Los dos ex boxeadores entraron rápidamente en el vehículo y Paulie Gatto arrancó a toda velocidad. Seguro que alguien daría detalles acerca del automóvil, e incluso era más que probable que alguno hubiera anotado el número de la matrícula, pero eso poco importaba Había otros cien mil coches como aquél en Nueva York, y en cuanto a la placa, había sido robada de un vehículo de California.
2
El jueves por la mañana, Tom Hagen acudió pronto a su oficina. Tenía intención de despachar rápidamente el trabajo rutinario, al efecto de prepararlo todo para la entrevista con Virgil Sollozzo, prevista para el viernes. Debido a la importancia de la entrevista, había pedido al Don que le dedicara varias horas para hablar del asunto. Sollozzo tenía una proposición que hacer a la Familia, y Hagen quería saberlo todo, hasta los más nimios detalles, para estar preparado y sacar el máximo partido de aquel contacto preliminar.

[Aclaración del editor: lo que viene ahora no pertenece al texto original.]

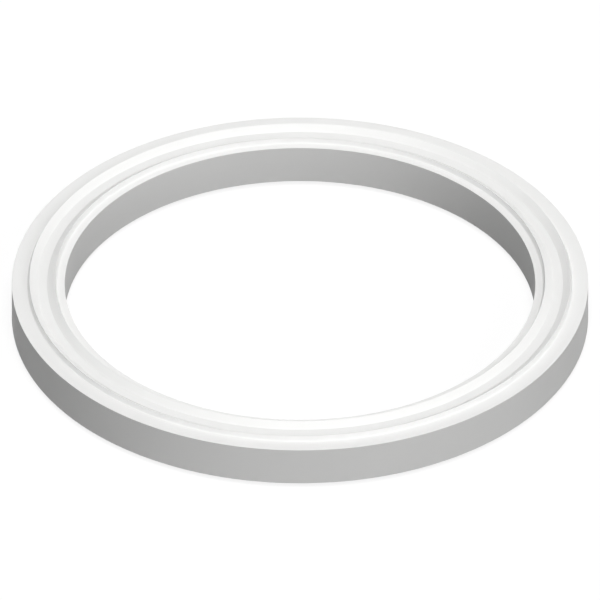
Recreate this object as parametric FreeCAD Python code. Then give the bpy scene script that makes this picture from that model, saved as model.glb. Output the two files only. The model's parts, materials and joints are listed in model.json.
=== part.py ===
import FreeCAD, Part
import os

# Ribbed gasket: one moulded ring of soft white rubber. All sizes are millimetres.
# The bore runs along Z, and the origin is on its axis, halfway through the ring.
# Both faces are alike. From the bore outwards each has a narrow rim, the inner rib,
# a flat land, the outer rib and a wide rim. The two ribs are saw teeth set back to back:
# the gentle slopes run down to the land between them, and the steep flanks face away
# from it, so that pressure in the pipe pushes each sharp crest harder against its seat.

# Bore and body
bore_diameter = 80.0
body_thickness = 6.9

# Widths across each face, in order from the bore to the outer wall
inner_rim_width = 1.35
inner_flank_width = 0.35
inner_slope_width = 1.3
land_width = 1.7
outer_slope_width = 1.3
outer_flank_width = 0.35
outer_rim_width = 2.65

# Height of the crests above the rims
inner_rib_height = 0.9
outer_rib_height = 0.9

# Radii that follow from the widths
bore_radius = bore_diameter / 2
inner_foot = bore_radius + inner_rim_width
inner_crest = inner_foot + inner_flank_width
land_start = inner_crest + inner_slope_width
land_end = land_start + land_width
outer_crest = land_end + outer_slope_width
outer_foot = outer_crest + outer_flank_width
outer_radius = outer_foot + outer_rim_width

origin = FreeCAD.Vector(0, 0, 0)
bore_axis = FreeCAD.Vector(0, 0, 1)


def face_outline():
    """Corners of the upper face's section, from the bore to the outer wall."""
    rim_plane = body_thickness / 2
    corners = [
        (bore_radius, rim_plane),
        (inner_foot, rim_plane),
        (inner_crest, rim_plane + inner_rib_height),
        (land_start, rim_plane),
        (land_end, rim_plane),
        (outer_crest, rim_plane + outer_rib_height),
        (outer_foot, rim_plane),
        (outer_radius, rim_plane),
    ]
    return [FreeCAD.Vector(radius, 0, height) for radius, height in corners]


def ring_section():
    """Closed section of the ring: the upper face, the outer wall, the lower face, the bore."""
    upper = face_outline()
    lower = [FreeCAD.Vector(corner.x, 0, -corner.z) for corner in reversed(upper)]
    outline = Part.makePolygon(upper + lower + upper[:1])
    return Part.Face(outline)


# The gasket is turned from its section about the bore axis
gasket = ring_section().revolve(origin, bore_axis, 360)

os.makedirs("parts", exist_ok=True)
gasket.exportStep("parts/gasket_ring.step")

print("gasket_ring valid:", gasket.isValid(), "volume:", round(gasket.Volume, 1))
print("outer diameter:", round(2 * outer_radius, 2))
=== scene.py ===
"""Looks of a ribbed gasket: one moulded ring of white nitrile rubber, lying on a pale studio floor.

The ring is turned from its section in millimetres, with the small radii that a mould leaves on
every corner, and is finished as rubber pressed in a spark-eroded steel mould. The camera looks down
on it from the isometric angle. A few broad soft lamps light it, most of all from the front and from
overhead, with a low strip behind it.
"""

import json
import logging
import math
from collections.abc import Callable
from dataclasses import dataclass, field
from enum import Enum
from typing import Any

import bmesh
import bpy
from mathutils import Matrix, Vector


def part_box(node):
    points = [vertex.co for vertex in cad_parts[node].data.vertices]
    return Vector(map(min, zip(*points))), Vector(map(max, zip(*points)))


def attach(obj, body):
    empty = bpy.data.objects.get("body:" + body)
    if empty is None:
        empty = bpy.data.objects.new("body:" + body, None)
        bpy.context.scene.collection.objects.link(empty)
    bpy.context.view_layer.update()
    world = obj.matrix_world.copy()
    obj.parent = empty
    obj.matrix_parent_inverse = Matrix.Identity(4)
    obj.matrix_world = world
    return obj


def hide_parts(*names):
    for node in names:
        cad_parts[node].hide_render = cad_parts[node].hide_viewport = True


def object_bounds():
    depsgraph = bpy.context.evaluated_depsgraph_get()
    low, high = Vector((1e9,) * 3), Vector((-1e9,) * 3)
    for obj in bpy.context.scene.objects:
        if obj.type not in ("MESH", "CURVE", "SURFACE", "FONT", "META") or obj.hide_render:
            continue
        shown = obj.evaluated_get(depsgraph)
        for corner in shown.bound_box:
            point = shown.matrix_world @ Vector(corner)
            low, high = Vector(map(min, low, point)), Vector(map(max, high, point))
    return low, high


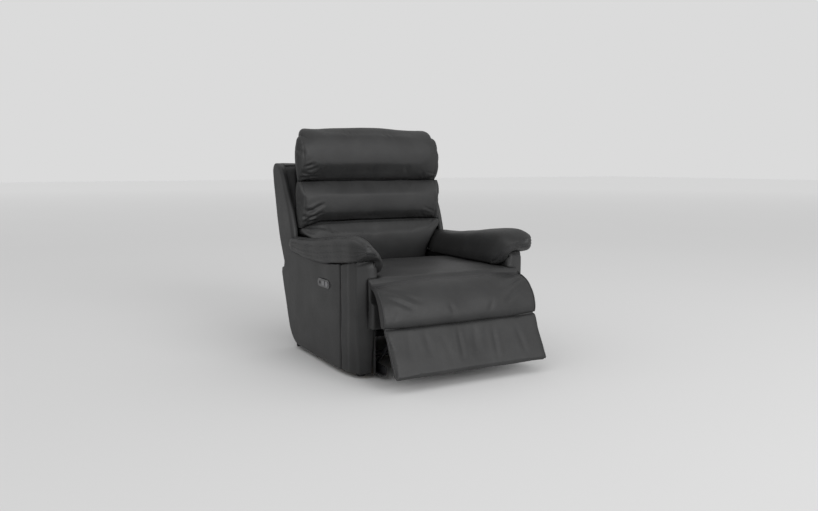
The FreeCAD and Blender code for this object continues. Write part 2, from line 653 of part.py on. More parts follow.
def seat_springs():
    """Zigzag springs from the front rail to the rear rail, on top of the frame."""
    shapes = []
    height = sheet.frame_bottom + sheet.rail_height + sheet.spring_wire / 2
    start, end = sheet.seat_front + sheet.spring_inset, sheet.seat_rear - sheet.spring_inset
    count, turns = int(sheet.spring_count), int(sheet.spring_turns)
    step = (end - start) / turns
    for number in range(count):
        middle = (number - (count - 1) / 2) * sheet.spring_pitch
        bends = [Vector(middle + sheet.spring_swing * (-1) ** turn, start + (turn + 0.5) * step, height)
                 for turn in range(turns)]
        points = [Vector(middle, start, height)] + bends + [Vector(middle, end, height)]
        for a, b in zip(points, points[1:]):
            shapes.append(bar_between(a, b, sheet.spring_wire / 2))
    return feature("seat_springs", fused(shapes))


def bar_between(a, b, radius):
    run = b - a
    bar = Part.makeCylinder(radius, run.Length, a, run)
    return bar.fuse(Part.makeSphere(radius, b))


def fused(shapes):
    return shapes[0].multiFuse(shapes[1:]).removeSplitter()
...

El Don no había parecido sorprenderse cuando Hagen regresó de California, a última hora del martes, y le contó cómo habían ido las negociaciones con Woltz. Se interesó por todos y cada uno de los detalles, e hizo una mueca de disgusto cuando Hagen le contó lo de la herniosa muchachita y su madre; llegó a murmurar _infamita_, infamia, una palabra que sólo salía de sus labios cuando quería expresar la máxima desaprobación.
– ¿Es realmente un hombre con lo que hay que tener? -preguntó finalmente.

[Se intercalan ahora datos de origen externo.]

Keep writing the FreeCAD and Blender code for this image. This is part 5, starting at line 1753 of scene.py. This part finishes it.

Hagen se quedó pensativo, considerando lo que el Don quería significar. Los años le habían enseñado que los valores por los que se regia el Don eran muy diferentes de los de la mayoría de la gente; incluso sus palabras podían tener un significado diferente. ¿Era Woltz un hombre de carácter? ¿Era persona de voluntad fuerte? La respuesta sería afirmativa, pero eso no era lo que el Don estaba preguntando. ¿Tenía el productor cinematográfico el valor suficiente para no asustarse ante las amenazas? ¿Estaba dispuesto a sufrir grandes pérdidas en sus películas? La respuesta seguiría siendo afirmativa, pero tampoco era lo que el Don quería saber. Al final, Hagen enfocó debidamente la pregunta: ¿Tenía Jack Woltz lo que hay que tener para arriesgarlo todo, para perder todo cuanto poseía, y ello por una cuestión de principios, por un asunto de honor o, por qué no, por venganza? Entonces Hagen sonrió. Pocas veces lo hacía, pero en esta ocasión no pudo contenerse.